■ What is asked
From the listing below, copy only the lines running from the line that contains "buildSector();" to the line that contains "record = json.load(file)", both included.

■ Entries shown
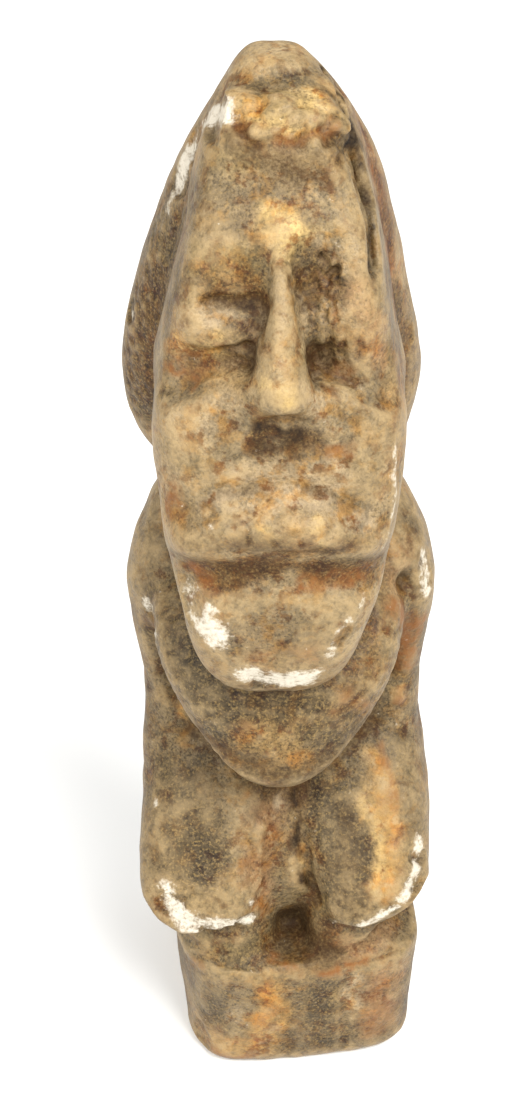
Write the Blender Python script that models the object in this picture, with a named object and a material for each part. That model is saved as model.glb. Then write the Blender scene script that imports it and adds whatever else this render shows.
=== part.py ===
"""A crouching figure with a large head, carved from one piece of soapstone with its plinth.

The trunk, arms and hair are blocked out as lofts and swollen limbs, fused into one body and worn smooth.
The head, nose, lips, legs and plinth are added crisp, and the grooves and hollows are then cut in.
"""

import math

import bmesh
import bpy
import numpy as np
from mathutils import Matrix, Vector

# Driving sizes, in metres
PLINTH_HEIGHT = 0.0210
PLINTH_WIDTH = 0.0345
PLINTH_DEPTH = 0.0404
PLINTH_WORN_EDGE = 0.0018
FIGURE_HEIGHT = 0.1305

# How the plinth sits under the figure: turned a little, set a little to one side, narrower at its foot
PLINTH_TURN = math.radians(7.0)
PLINTH_ASIDE = 0.0021
PLINTH_SET_BACK = 0.0014
PLINTH_FOOT_SHARE = 0.965
PLINTH_SQUARENESS = 4.8

# The figure is drawn on a grid of 130.5 units from the top of the plinth to the crown.
# A point is (across, forward, up): across to the viewer's right, forward to the viewer, along -Y.
GRID_UNITS = 130.5
UNIT = FIGURE_HEIGHT / GRID_UNITS

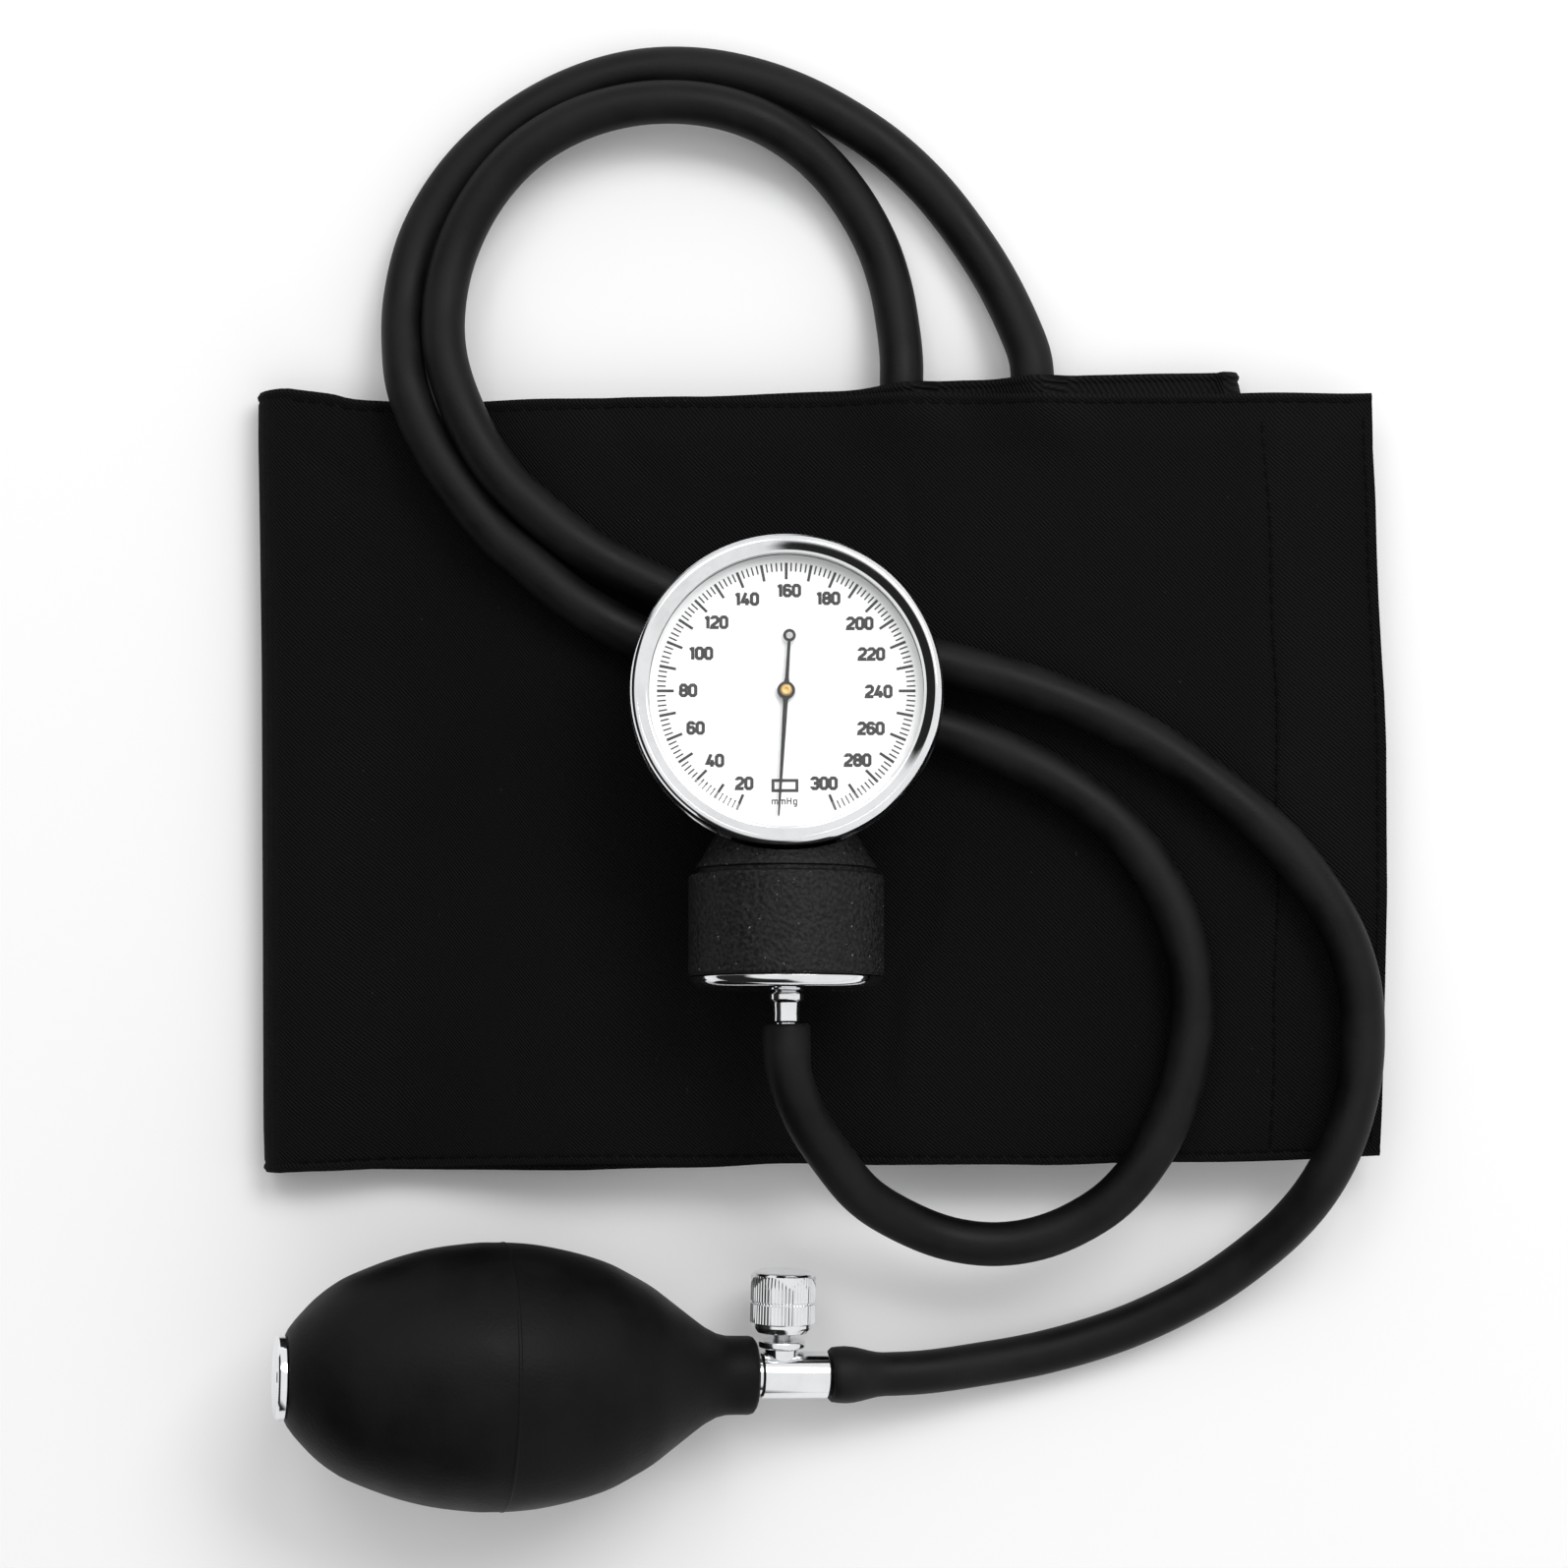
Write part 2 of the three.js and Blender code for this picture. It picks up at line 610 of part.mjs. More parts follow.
// ---------------------------------------------------------------- bulb and valve
// In the bulb's frame +X runs along its axis from the intake end to the hose, and +Y points to the valve's
// knob.

const bulb = new THREE.Group();
bulb.position.set(BULB.x, BULB.y, BULB.z);
bulb.rotation.order = "ZYX";
bulb.rotation.z = degrees(BULB.yaw);
bulb.rotation.y = degrees(BULB.tilt);
// Shapes turned about +Z lie along the bulb's axis in this group.
const axial = new THREE.Group();
axial.rotation.y = Math.PI / 2;
bulb.add(axial);

function bulbGeometry() {
  const outer = [
    [7.9, -39.3], [12.5, -36.2], [17.1, -30.7], [21, -22], [23.7, -11], [24.5, -1],
    [23.9, 7.5], [21.9, 16.5], [18.5, 24.1], [13.7, 31.6], [8.6, 38.3], [7.3, 42], [7.3, 46.6], [6.4, 47.6],
  ];
  const inner = [
    [3.9, 47.6], [3.9, 40], [11.2, 31], [18.6, 17], [21.5, 3],
    [20.4, -13], [12, -32], [5.5, -35.8], [5.5, -39.3],
  ];
  return turned([...outer, ...inner], 24, true);
}

function buildIntake() {
  const cap = [
    [7.5, -41.2], [7.75, -40.8], [7.75, -39.7], [5.2, -39.6], [5.2, -30.8],
    [3, -30.8], [3, -37.2], [1.4, -38.2], [1.4, -41.2],
  ];
  axial.add(mesh("intake_cap", turned(cap, 32, true), "chrome"));
  axial.add(mesh("intake_ball", new THREE.SphereGeometry(2.3, 16, 12).translate(0, 0, -34.8), "steel"));
  axial.add(mesh("intake_retainer", ring(1.5, 2.7, -32.7, -31.6, SMALL_ROUND), "brass"));
}

// The valve body plugs into the bulb's neck, carries the release screw on its side and ends in a hose barb.
function valveBodyGeometry() {
  const body = turned([
    [3.6, 39.6], [3.6, VALVE.bodyFrom],
    [VALVE.radius, VALVE.bodyFrom + 0.2], [VALVE.radius, VALVE.bodyTo - 0.2], [4.1, VALVE.bodyTo],
    [2.1, VALVE.bodyTo + 0.2], [2.6, 64.8], [2.1, 65], [2.6, 67.8], [2.1, 68], [2.5, 70.2], [2, VALVE.barbTo],
    [1.2, VALVE.barbTo], [1.2, 45], [2.7, 45], [2.7, 39.6],
  ], 28, true);
  body.rotateY(Math.PI / 2);
  const across = (radius, low, high) =>
    disc(radius, low, high, SMALL_ROUND).rotateX(-Math.PI / 2).translate(VALVE.knobAt, 0, 0);
  return toGeometry(
    toSolid(body).add(toSolid(across(3.2, 0, 4.9))).subtract(toSolid(across(1.9, -1.2, 8))),
  );
}

function knobGeometry() {
  return turned([
    [5, 7.9], [VALVE.knobRadius, 9], [VALVE.knobRadius, 13.3], [5.7, 13.7], [VALVE.knobRadius, 14.1],
    [VALVE.knobRadius, 18.7], [5.6, 19.4], [0, 19.4], [0, 12.4], [2, 12.4], [2, 7.9],
  ], 28, true);
}

function buildValve() {
  bulb.add(mesh("release_valve_body", valveBodyGeometry(), "chrome"));
  const cross = new THREE.Group();
  cross.position.x = VALVE.knobAt;
  cross.rotation.x = -Math.PI / 2;
  bulb.add(cross);
  cross.add(mesh("valve_collar", ring(2.1, 4.4, 5.2, 6.5, 24), "chrome"));
  const spindle = turned([[0, 1], [0.8, 1], [1.6, 2.4], [1.6, 12.1], [0, 12.1]], SMALL_ROUND);
  cross.add(mesh("valve_spindle", spindle, "steel"));
  cross.add(mesh("valve_knob", knobGeometry(), "chrome"));
  cross.add(mesh("valve_seal", disc(1.5, 0, 0.7, SMALL_ROUND), "seal"));
  axial.add(mesh("outlet_disc", disc(2.2, 43.8, 44.6, SMALL_ROUND), "seal"));
  axial.add(mesh("outlet_seat", ring(1.2, 2.4, 40.2, 41.8, SMALL_ROUND), "brass"));
}

// ---------------------------------------------------------------- the whole

// Where a hose's mouth lies on a fitting, and the way from the hose into the fitting.
function mouthOn(group, distance) {
  group.updateWorldMatrix(true, false);
  const mouth = new THREE.Vector3(0, 0, distance).applyMatrix4(group.matrixWorld);
  const direction = new THREE.Vector3(0, 0, -1).transformDirection(group.matrixWorld);
  return { mouth, direction };
}

function buildHoses() {
  const group = new THREE.Group();
  const atValve = mouthOn(axial, VALVE.bodyTo + GAP);
  const atGauge = mouthOn(drum, NIPPLE.mouth + GAP);
  const valveBarb = { radius: 2.6, length: VALVE.barbTo - VALVE.bodyTo };
  const gaugeBarb = { radius: NIPPLE.barbRadius, length: NIPPLE.barb - NIPPLE.mouth };
  group.add(mesh("bulb_hose", hoseGeometry(BULB_HOSE_ROUTE, atValve, valveBarb), "blackRubber"));
  group.add(mesh("gauge_hose", hoseGeometry(GAUGE_HOSE_ROUTE, atGauge, gaugeBarb), "blackRubber"));
  return group;
}

function build() {
  const monitor = new THREE.Group();
  monitor.add(buildCuff());
  buildDialSide();
  buildNeedle();
  buildPinion();
  buildSector();
  buildMovement();
  buildDrum();
  monitor.add(gauge);
  axial.add(mesh("bulb_shell", bulbGeometry(), "blackRubber"));
  buildIntake();
  buildValve();
  monitor.add(bulb);
  monitor.add(buildHoses());
  return monitor;
}

const monitor = build();

export default monitor;
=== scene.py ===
"""The visual model of an aneroid blood pressure monitor, built round its CAD frame.

Shapes are worked out in millimetres on the frame's own axes, and turned into metres when a mesh is made.
"""
import functools
import json
import math
import random

import bmesh
import bpy
from mathutils import Matrix, Vector, noise


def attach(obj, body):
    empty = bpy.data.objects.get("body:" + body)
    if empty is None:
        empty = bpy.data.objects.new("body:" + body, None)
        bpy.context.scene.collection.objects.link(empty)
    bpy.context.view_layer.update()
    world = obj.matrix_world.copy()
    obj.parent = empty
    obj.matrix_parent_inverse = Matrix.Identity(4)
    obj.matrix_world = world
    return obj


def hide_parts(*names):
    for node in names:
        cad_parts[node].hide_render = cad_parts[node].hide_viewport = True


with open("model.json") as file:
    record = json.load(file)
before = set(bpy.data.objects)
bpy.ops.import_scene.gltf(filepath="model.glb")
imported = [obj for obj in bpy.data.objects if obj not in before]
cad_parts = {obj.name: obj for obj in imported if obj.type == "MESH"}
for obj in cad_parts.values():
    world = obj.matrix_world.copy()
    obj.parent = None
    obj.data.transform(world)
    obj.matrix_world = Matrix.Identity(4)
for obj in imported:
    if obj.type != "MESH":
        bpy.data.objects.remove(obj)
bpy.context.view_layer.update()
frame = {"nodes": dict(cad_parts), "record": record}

MM = 0.001
random.seed(7)


def clamped(t):
    return min(1.0, max(0.0, t))


def smooth(t):
    """An even rise from 0 to 1 as t goes from 0 to 1, flat at both ends and beyond them."""
    t = clamped(t)
    return t * t * (3 - 2 * t)


# ---------------------------------------------------------------- camera, light and floor

CAMERA_PLACE = (-0.0069, 0.0282, 0.750)
CAMERA_LENS = 90.4
ROOM_LIGHT = 0.92
ROOM_DARK_SIDE = (-0.86, -0.51, 0.0)
DARKEST = 0.02
FLOOR_EDGE = 2.5
FLOOR_DROP = 0.0001


def studio_world():
    """A bright white room with one soft dark side, low down towards -X and a little -Y."""
    world = bpy.data.worlds.new("studio")
    world.use_nodes = True
    tree = world.node_tree
    background = tree.nodes["Background"]
    background.inputs["Strength"].default_value = ROOM_LIGHT
    direction = node(tree, "ShaderNodeTexCoord").outputs["Generated"]
    towards = node(
        tree, "ShaderNodeVectorMath", {0: direction, 1: ROOM_DARK_SIDE}, operation="DOT_PRODUCT"
    ).outputs["Value"]
    height = node(tree, "ShaderNodeSeparateXYZ", {"Vector": direction}).outputs["Z"]
    aside = between(tree, towards, 0.3, 0.42, 1.0, DARKEST)
    above = between(tree, height, 0.62, 0.76)
    tone = math_node(tree, "MAXIMUM", aside, above)
    colour = node(tree, "ShaderNodeCombineColor", {"Red": tone, "Green": tone, "Blue": tone})
    tree.links.new(colour.outputs["Color"], background.inputs["Color"])
    return world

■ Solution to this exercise
  buildSector();
  buildMovement();
  buildDrum();
  monitor.add(gauge);
  axial.add(mesh("bulb_shell", bulbGeometry(), "blackRubber"));
  buildIntake();
  buildValve();
  monitor.add(bulb);
  monitor.add(buildHoses());
  return monitor;
}

const monitor = build();

export default monitor;
=== scene.py ===
"""The visual model of an aneroid blood pressure monitor, built round its CAD frame.

Shapes are worked out in millimetres on the frame's own axes, and turned into metres when a mesh is made.
"""
import functools
import json
import math
import random

import bmesh
import bpy
from mathutils import Matrix, Vector, noise


def attach(obj, body):
    empty = bpy.data.objects.get("body:" + body)
    if empty is None:
        empty = bpy.data.objects.new("body:" + body, None)
        bpy.context.scene.collection.objects.link(empty)
    bpy.context.view_layer.update()
    world = obj.matrix_world.copy()
    obj.parent = empty
    obj.matrix_parent_inverse = Matrix.Identity(4)
    obj.matrix_world = world
    return obj


def hide_parts(*names):
    for node in names:
        cad_parts[node].hide_render = cad_parts[node].hide_viewport = True


with open("model.json") as file:
    record = json.load(file)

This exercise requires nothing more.